# Short exercise
Copy the data exactly from the line that contains "band = spine_band()" through the line that contains "bpy.context.scene.collection.objects.link(empty)", keeping both end lines and leaving out everything else.

# Records for the task
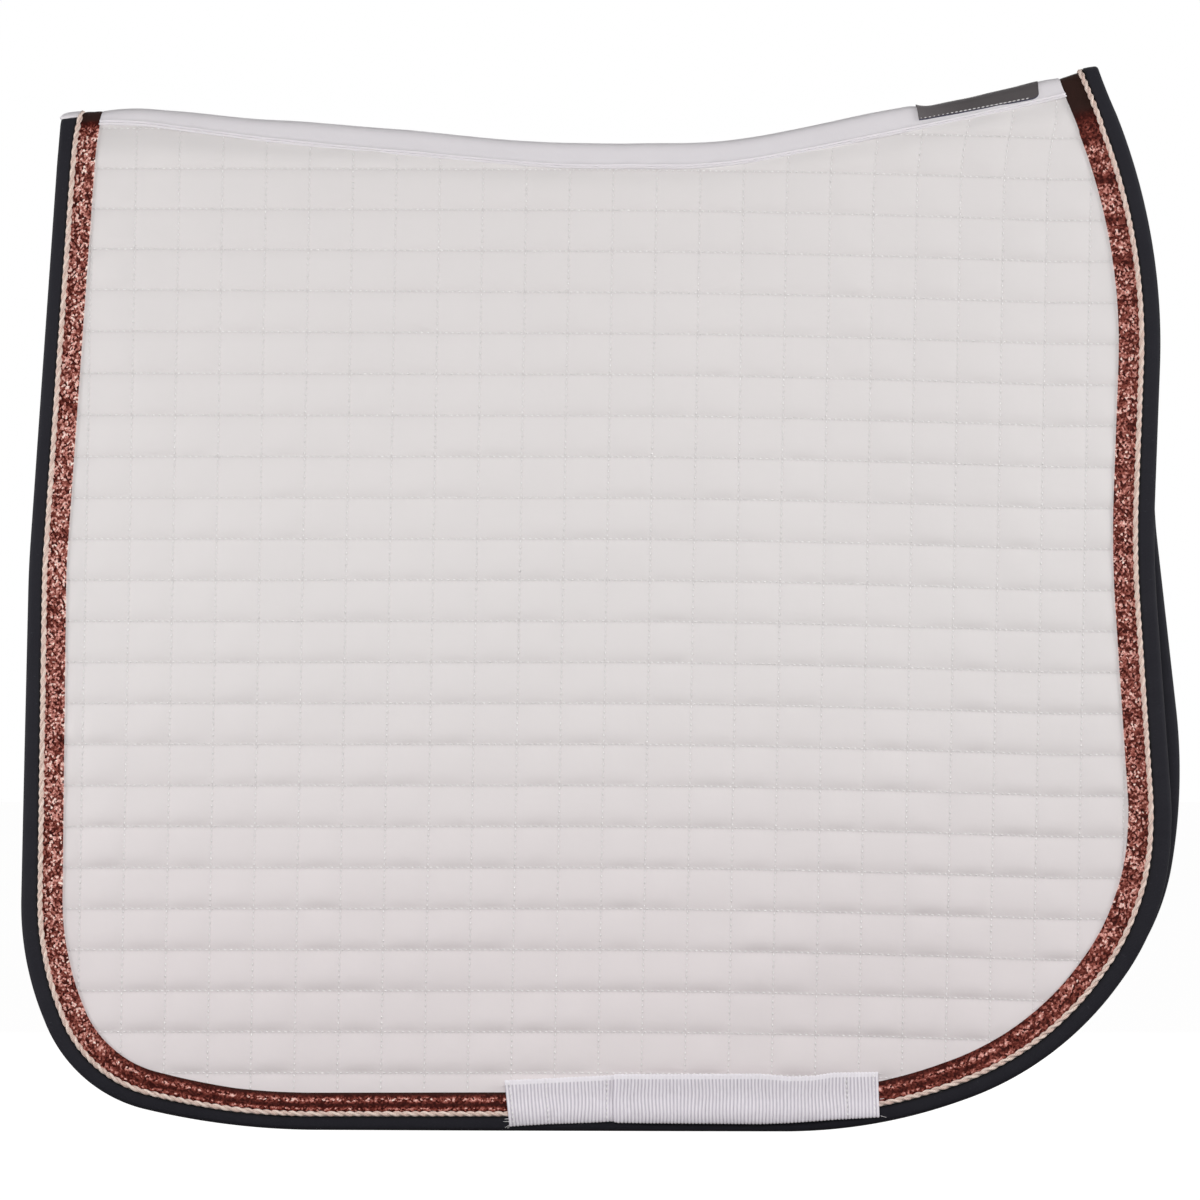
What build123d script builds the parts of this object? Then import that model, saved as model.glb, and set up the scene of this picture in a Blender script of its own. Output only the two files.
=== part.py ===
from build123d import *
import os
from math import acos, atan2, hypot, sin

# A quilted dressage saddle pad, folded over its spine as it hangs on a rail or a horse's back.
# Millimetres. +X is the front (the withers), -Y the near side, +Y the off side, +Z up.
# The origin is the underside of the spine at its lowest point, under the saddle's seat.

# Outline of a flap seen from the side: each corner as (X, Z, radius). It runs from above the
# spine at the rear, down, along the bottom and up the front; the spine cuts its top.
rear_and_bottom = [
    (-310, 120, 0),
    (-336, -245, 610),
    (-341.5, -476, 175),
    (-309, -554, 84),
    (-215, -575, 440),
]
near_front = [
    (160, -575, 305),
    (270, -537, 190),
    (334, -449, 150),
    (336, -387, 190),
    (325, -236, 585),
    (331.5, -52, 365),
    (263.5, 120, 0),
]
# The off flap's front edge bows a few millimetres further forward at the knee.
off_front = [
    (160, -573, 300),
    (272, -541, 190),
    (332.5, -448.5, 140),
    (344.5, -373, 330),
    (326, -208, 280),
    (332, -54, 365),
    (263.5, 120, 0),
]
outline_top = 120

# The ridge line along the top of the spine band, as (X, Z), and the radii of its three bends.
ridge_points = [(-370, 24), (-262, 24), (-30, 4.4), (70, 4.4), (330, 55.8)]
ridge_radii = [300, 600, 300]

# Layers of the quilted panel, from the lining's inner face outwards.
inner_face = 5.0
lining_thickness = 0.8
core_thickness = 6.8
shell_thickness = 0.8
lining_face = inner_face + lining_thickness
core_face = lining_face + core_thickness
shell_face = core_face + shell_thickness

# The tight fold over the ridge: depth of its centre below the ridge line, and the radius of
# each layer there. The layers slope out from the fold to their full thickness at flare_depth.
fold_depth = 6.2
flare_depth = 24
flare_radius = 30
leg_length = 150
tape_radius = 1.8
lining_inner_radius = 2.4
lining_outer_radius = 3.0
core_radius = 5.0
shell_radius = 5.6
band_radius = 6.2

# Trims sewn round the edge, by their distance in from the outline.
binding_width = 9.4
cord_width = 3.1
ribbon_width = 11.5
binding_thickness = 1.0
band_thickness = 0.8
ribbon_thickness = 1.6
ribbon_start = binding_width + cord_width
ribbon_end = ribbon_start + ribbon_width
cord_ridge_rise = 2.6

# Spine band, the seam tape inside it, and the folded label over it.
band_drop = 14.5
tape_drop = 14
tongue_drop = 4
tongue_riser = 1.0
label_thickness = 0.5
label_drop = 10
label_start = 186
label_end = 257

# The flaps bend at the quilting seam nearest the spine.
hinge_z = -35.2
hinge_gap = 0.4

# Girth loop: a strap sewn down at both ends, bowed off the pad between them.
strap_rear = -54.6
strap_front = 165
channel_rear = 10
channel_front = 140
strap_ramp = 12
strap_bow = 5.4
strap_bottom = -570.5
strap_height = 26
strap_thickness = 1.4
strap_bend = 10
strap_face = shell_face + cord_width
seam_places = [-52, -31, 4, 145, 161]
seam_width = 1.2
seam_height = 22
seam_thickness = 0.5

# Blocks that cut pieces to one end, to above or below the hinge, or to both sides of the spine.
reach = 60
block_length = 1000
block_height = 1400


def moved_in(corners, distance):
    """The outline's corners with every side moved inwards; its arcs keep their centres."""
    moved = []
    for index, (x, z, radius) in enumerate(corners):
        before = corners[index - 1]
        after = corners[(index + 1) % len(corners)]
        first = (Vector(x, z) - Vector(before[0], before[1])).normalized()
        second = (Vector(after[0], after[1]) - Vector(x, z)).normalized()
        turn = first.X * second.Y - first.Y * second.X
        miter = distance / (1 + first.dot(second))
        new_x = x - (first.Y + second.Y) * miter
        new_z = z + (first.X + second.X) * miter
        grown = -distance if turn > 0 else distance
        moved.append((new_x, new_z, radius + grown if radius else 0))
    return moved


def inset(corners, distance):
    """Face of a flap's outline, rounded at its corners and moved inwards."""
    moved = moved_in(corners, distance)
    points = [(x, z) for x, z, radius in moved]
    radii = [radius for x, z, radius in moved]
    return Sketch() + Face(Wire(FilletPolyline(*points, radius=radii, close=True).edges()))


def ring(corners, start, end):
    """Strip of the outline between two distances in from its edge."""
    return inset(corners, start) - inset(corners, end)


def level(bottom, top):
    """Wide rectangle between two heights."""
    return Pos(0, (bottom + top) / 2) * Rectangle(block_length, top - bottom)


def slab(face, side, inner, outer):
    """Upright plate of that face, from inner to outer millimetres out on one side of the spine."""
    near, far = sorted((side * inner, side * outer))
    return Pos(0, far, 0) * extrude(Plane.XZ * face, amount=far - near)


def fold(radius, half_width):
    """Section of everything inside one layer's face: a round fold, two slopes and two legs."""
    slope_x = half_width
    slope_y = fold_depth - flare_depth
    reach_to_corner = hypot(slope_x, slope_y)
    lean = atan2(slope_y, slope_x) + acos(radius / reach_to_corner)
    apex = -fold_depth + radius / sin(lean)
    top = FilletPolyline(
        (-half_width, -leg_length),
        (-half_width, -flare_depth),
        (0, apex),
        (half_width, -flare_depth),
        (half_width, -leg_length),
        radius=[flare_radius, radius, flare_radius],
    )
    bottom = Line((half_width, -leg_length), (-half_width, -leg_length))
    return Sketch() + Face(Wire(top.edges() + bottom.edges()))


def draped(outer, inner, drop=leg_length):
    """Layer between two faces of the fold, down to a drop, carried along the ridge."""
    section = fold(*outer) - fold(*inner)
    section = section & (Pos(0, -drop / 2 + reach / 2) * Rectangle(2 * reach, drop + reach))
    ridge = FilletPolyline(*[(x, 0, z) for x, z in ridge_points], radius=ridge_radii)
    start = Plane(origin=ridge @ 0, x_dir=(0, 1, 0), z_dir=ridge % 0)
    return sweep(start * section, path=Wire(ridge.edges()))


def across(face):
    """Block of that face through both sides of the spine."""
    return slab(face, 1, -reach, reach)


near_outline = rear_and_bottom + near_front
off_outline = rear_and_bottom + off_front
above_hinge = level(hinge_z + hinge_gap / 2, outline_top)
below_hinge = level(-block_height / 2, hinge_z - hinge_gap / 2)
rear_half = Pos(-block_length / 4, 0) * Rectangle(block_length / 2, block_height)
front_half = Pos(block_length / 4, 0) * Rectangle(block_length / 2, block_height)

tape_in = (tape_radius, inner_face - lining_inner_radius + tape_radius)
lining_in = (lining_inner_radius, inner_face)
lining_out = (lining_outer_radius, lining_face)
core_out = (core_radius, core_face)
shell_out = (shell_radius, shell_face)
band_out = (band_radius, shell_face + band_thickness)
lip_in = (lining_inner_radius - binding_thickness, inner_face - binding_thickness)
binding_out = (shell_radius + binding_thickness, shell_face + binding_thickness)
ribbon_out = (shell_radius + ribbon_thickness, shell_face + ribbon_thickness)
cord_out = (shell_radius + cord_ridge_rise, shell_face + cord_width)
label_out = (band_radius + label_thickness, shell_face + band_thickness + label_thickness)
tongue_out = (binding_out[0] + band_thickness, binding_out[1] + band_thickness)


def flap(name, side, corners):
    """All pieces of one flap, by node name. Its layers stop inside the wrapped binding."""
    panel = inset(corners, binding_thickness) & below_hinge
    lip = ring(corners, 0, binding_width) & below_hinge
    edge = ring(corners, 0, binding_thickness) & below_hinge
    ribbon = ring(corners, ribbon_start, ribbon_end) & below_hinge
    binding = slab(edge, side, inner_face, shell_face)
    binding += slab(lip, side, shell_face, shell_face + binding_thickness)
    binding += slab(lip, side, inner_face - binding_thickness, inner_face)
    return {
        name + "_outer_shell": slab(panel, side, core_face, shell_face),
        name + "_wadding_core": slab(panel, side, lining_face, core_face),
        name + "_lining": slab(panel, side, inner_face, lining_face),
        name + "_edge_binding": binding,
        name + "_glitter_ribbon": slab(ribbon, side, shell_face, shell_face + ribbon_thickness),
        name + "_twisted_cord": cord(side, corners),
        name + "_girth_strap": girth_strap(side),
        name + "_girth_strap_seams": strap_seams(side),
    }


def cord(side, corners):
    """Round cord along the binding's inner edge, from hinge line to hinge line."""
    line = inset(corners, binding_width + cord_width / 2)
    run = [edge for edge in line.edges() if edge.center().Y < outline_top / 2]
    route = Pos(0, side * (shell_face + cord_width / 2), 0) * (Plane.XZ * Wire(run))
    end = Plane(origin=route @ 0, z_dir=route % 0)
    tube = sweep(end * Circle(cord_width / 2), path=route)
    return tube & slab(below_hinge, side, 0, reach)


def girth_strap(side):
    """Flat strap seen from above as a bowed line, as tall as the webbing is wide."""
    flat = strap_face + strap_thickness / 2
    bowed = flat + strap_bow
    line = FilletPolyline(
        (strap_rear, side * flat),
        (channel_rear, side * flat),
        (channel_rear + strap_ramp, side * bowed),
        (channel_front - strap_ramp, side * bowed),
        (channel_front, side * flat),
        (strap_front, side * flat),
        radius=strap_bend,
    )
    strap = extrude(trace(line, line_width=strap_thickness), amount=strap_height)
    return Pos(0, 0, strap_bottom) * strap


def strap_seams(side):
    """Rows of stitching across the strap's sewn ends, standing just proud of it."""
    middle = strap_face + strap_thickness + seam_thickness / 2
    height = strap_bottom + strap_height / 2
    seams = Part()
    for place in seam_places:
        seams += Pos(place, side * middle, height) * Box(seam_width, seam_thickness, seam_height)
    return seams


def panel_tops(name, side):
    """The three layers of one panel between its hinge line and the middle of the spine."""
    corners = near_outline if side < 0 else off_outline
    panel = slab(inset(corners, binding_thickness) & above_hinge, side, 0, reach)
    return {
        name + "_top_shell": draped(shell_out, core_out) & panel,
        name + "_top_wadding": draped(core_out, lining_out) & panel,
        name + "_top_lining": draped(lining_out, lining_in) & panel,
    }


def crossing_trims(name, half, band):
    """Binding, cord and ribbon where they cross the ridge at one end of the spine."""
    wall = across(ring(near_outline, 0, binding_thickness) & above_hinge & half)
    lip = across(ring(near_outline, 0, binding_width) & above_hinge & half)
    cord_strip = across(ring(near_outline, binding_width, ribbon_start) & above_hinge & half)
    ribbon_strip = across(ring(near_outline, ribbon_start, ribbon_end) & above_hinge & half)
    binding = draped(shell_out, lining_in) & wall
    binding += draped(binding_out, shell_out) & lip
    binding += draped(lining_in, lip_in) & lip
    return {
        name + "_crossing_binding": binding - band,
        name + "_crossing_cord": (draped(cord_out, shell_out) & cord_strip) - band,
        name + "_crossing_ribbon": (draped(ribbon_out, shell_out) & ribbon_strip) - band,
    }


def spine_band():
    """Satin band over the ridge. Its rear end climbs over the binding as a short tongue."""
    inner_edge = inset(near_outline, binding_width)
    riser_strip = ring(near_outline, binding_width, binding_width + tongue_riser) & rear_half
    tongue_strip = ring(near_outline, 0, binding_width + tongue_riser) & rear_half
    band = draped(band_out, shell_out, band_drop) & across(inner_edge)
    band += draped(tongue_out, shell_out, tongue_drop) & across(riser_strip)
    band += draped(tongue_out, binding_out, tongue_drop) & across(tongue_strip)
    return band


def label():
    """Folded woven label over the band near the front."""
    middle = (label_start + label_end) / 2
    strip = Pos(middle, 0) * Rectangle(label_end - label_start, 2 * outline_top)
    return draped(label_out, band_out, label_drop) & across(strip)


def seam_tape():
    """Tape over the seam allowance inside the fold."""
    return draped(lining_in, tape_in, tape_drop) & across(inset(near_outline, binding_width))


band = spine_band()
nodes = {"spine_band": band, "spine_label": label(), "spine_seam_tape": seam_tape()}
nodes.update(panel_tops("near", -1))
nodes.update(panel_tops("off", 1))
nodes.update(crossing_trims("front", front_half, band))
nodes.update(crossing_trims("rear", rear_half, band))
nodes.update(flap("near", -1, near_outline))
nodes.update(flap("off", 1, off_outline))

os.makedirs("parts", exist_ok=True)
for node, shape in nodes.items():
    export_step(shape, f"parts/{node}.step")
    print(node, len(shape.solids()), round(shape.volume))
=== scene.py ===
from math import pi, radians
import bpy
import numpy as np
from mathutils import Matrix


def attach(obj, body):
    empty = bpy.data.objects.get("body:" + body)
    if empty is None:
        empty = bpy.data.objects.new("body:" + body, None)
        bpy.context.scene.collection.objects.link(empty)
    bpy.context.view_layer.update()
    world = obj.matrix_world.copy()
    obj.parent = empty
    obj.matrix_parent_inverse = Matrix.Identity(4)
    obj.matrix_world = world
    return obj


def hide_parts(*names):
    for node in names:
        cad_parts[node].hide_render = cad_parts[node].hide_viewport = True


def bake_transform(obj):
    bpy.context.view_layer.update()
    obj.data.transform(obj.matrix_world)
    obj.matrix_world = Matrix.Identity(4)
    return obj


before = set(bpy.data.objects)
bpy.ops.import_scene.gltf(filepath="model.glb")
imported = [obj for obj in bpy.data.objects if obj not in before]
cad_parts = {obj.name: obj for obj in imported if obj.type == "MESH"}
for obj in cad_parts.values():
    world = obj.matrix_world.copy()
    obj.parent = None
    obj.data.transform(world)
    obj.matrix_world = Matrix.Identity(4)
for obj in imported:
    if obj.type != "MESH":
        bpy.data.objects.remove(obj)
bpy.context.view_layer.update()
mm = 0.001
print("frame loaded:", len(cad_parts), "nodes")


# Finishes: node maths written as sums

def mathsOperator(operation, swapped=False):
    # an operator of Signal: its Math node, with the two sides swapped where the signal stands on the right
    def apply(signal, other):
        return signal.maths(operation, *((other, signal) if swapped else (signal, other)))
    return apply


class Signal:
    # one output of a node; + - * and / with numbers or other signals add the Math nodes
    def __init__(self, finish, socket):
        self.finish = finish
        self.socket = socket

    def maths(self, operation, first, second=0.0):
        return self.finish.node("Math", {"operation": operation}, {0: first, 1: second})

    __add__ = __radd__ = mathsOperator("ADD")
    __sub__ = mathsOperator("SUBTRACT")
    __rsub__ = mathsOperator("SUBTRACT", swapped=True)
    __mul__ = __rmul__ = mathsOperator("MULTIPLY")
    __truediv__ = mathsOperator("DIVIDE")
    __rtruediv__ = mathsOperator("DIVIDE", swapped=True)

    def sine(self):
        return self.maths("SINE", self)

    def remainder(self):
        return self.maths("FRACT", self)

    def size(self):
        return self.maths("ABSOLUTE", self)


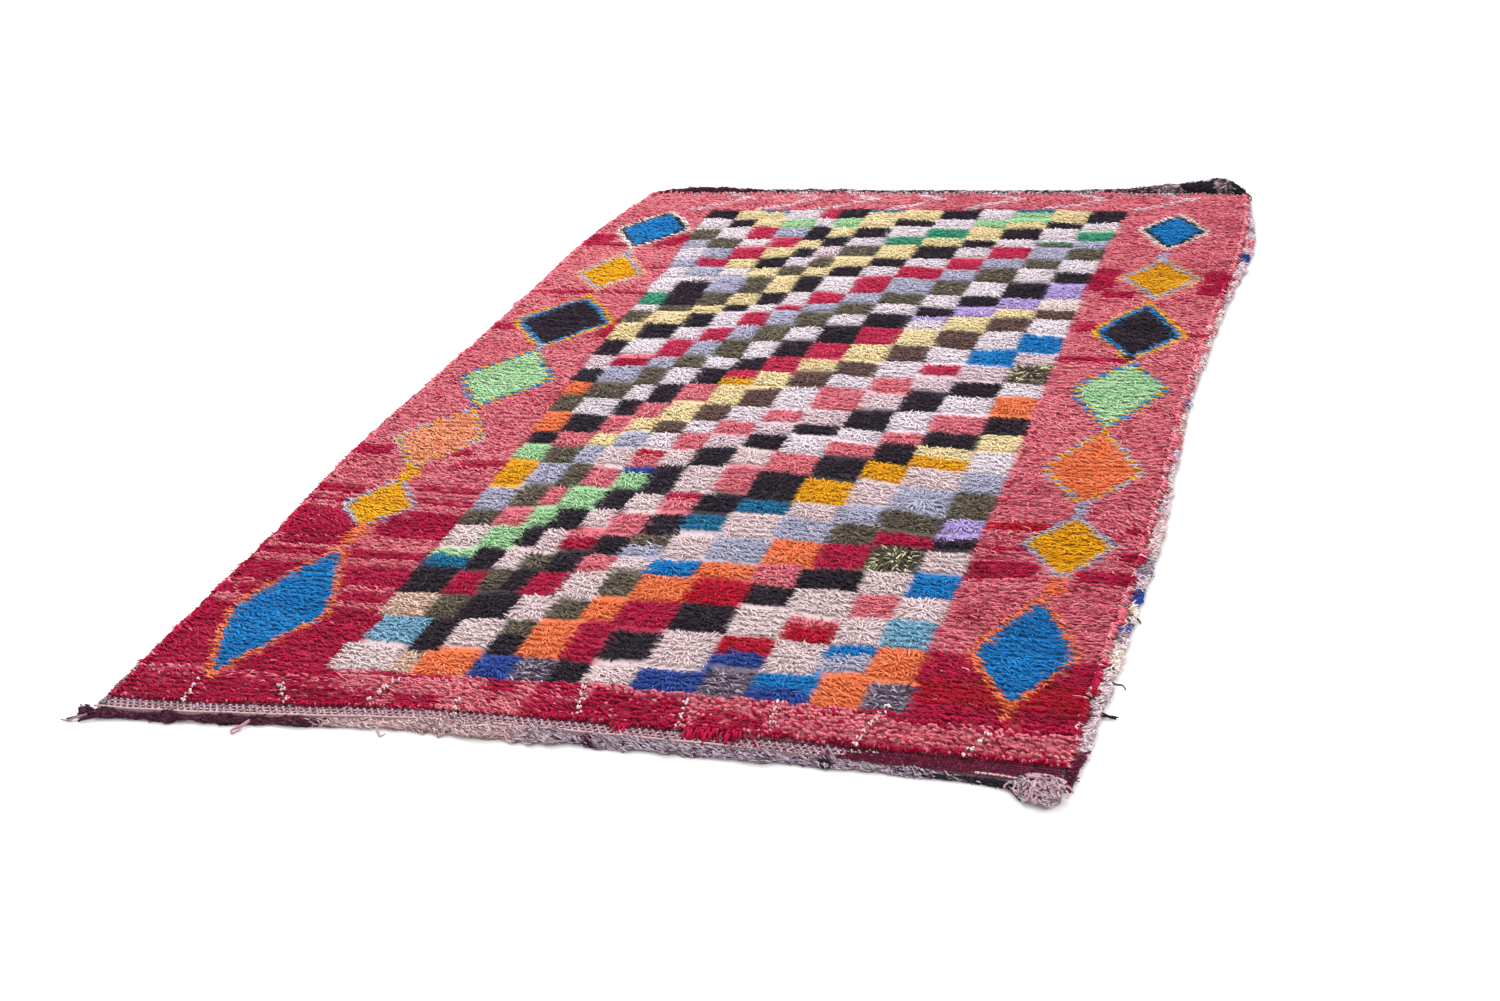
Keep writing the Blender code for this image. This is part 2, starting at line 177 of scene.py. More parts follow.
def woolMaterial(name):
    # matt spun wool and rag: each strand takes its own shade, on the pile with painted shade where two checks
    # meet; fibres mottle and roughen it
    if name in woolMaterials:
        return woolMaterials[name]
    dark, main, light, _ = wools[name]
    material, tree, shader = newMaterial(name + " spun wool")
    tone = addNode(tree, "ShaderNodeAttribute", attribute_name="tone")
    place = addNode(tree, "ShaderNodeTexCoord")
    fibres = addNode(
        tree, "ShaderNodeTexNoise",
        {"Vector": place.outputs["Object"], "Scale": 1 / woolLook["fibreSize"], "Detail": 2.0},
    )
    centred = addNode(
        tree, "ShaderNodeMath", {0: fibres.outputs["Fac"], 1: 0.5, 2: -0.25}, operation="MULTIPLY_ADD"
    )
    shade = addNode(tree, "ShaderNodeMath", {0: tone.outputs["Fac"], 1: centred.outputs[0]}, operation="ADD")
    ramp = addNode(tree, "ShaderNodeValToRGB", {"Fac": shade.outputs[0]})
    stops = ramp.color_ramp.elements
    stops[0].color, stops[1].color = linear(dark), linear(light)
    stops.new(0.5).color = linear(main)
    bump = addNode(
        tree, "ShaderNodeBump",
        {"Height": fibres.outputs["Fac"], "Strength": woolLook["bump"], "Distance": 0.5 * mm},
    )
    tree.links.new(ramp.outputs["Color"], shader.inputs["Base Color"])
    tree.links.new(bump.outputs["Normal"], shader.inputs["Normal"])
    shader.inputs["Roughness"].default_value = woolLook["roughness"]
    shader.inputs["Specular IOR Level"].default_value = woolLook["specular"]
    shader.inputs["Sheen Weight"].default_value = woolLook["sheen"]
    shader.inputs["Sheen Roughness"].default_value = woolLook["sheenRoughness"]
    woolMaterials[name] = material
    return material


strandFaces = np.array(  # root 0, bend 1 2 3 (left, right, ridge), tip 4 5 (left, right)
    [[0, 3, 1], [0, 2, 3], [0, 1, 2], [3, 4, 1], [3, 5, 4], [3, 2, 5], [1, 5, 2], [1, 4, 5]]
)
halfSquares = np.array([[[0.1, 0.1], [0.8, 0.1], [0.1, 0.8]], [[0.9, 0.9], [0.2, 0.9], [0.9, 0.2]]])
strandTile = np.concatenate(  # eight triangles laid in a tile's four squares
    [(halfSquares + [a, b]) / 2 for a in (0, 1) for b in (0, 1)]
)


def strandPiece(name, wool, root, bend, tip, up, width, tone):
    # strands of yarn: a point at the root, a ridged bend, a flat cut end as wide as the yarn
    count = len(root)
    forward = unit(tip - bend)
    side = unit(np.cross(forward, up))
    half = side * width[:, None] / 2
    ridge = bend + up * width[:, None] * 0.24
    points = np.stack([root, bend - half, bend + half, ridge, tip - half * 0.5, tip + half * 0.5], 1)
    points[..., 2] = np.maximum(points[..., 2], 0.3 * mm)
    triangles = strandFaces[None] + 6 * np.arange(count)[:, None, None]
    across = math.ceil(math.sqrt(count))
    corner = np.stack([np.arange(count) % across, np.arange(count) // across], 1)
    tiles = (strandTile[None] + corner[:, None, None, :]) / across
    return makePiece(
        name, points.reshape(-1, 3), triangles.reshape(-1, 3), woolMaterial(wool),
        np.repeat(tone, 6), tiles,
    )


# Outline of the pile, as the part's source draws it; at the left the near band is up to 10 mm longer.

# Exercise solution
band = spine_band()
nodes = {"spine_band": band, "spine_label": label(), "spine_seam_tape": seam_tape()}
nodes.update(panel_tops("near", -1))
nodes.update(panel_tops("off", 1))
nodes.update(crossing_trims("front", front_half, band))
nodes.update(crossing_trims("rear", rear_half, band))
nodes.update(flap("near", -1, near_outline))
nodes.update(flap("off", 1, off_outline))

os.makedirs("parts", exist_ok=True)
for node, shape in nodes.items():
    export_step(shape, f"parts/{node}.step")
    print(node, len(shape.solids()), round(shape.volume))
=== scene.py ===
from math import pi, radians
import bpy
import numpy as np
from mathutils import Matrix


def attach(obj, body):
    empty = bpy.data.objects.get("body:" + body)
    if empty is None:
        empty = bpy.data.objects.new("body:" + body, None)
        bpy.context.scene.collection.objects.link(empty)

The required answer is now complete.